Puisse cette terre, pour la liberté de laquelle tu as donné ton sang, te paraître légère ; puisse enfin ton repos être plus doux au milieu des tiens.

       Ceux qui furent tes camarades, parce qu'ils te connurent dans l'action, tous tes compagnons inconnus qui, avec toi, militèrent dans le réseau BEAVER-BATON, les prisonniers politiques qui partagèrent ta dure captivité s'inclinent avec émotion devant ce que l'ennemi nous a laissé de toi. Ton souvenir restera en nos cœurs et l'exemple que tu nous donnas ne sera pas oublié.
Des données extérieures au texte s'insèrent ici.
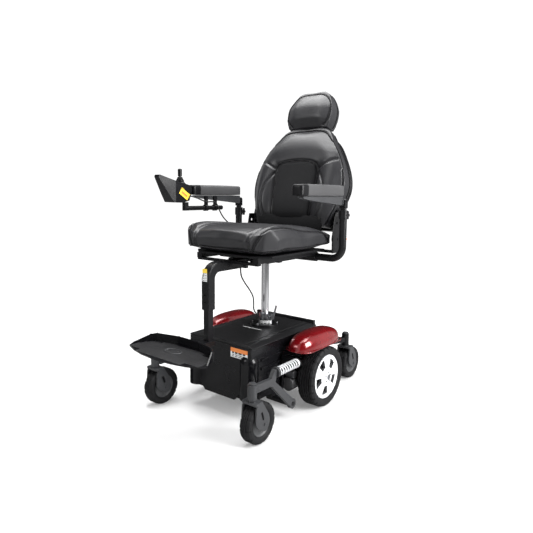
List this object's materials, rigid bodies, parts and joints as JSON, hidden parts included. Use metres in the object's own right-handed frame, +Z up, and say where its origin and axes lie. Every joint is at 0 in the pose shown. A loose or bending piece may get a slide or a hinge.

       A la maman, à l'épouse, les camarades dont je suis le porte-parole ne tenteront pas de prodiguer de vains mots de consolation. Nous comprenons tous votre grande souffrance. Mais nous savons que, comme lui, vous savez la supporter avec courage. Qu'à vos larmes de douleur se mêle une larme de fierté ! Soyez fières d'être la mère, d'être l'épouse d'un José MAES, et croyez à l'affection de ceux qui se considèrent ; comme ses frères.

(Discours prononcé par

M. Monami lors de l’inhumation

en terre belge de la dépouille du héros)

 



[1] Cœurs Belges – Organe de la Résistance fondé sous l’occupation allemande – du 1er août 1947.